Two foes met today in an epic clash of chivalry and honor, and our hero stands victorious.
Time to carry on spreading the good word our Lord, Khull Khum. Oh wait,
that's right, we didn't convert in time and got sunk to the bottom of
the sea. Worst deity ever! And that includes both Shiva and Brahma!
Here's a fine young chap who may be receptive to the idea of killing
himself instead of fighting me in the name of Thera, the soul stealing
whore with the conversational skills of a half eaten ballsack
Seems this cantankerous little piston is intent on me being the one who
gets stabbed. As the guy getting stabbed, I have to say I take issue
with his stance
Having completed the successful "dropping moon winds crotch slashing
attack" he reverts to the more conventional attack of the dim, the
slobbery bear hug
Bit of an anti-climax, but I killed that last guy and then hit this guy
in the face once. He now appears to be trying to pull off a combat
movie that I, in my infinite heroicness, am unfamiliar with. Let's watch
Ah, it's the patented "drop all of your equipment at you feet, evacuate
your bowels and bury your face in your hands" attack. Around here we
call that doozy the Sissy Ostrich. Although it is a fairly simple
maneuver to pull off, it also has a very low success rate, as it does
weaken ones defense capabilities a little.
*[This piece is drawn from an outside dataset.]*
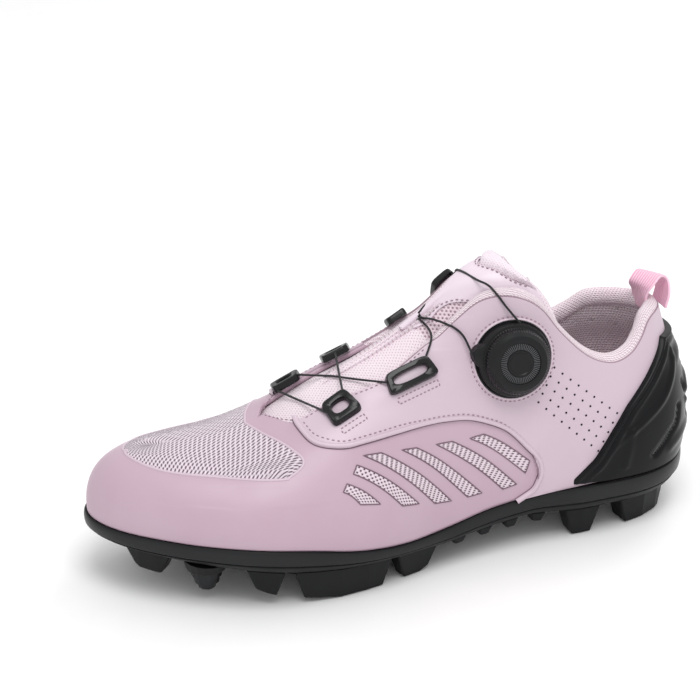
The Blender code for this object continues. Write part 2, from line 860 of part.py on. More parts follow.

Maybe it's the years of menacing helpless animals with swords finally
taking their toll on me, but I just don't have it in me to crush this
little scamp in cold blood. I'll take your stuff of course, because I
have a reputation to maintain, but so long as you spend the remainder
of the game cowering in that doorway you and I shouldn't have any more
problems.
Granting mercy does make me feel all warm and tingly inside my ghost
body. Maybe this is how AxeHandle Jackson felt on days when he let
Elizabeth by with just a mild tongue lashing
Moving on. Another door, another sharga. But this guy seems larger
somehow, perhaps more important. There's something exciting going on
here, I can feel it. Perhaps I have finally met my intellectual match
here in the glorified anthill. Maybe that last little guy surrendering
signals a change in the sharga community, a new era of co-operation may
be at hand
I'll deploy my peace beacon and see how the sharga envoy reacts
Conversely, it could be argued that this is my home given that my
people inhabited it before yours. I believe precedence in this case
would favor me. Luckily, I am not a petty man, and I believe that the
Sharga and the...just me, I guess...until I find Elizabeth and begin
re-populating....can learn to live in peaceful coexistence. There is
more than enough space and juicy ant carcass to go around, I see no
need for us to continue fighting. Let's each take a stab from the peace
dagger and begin our lives anew. You first!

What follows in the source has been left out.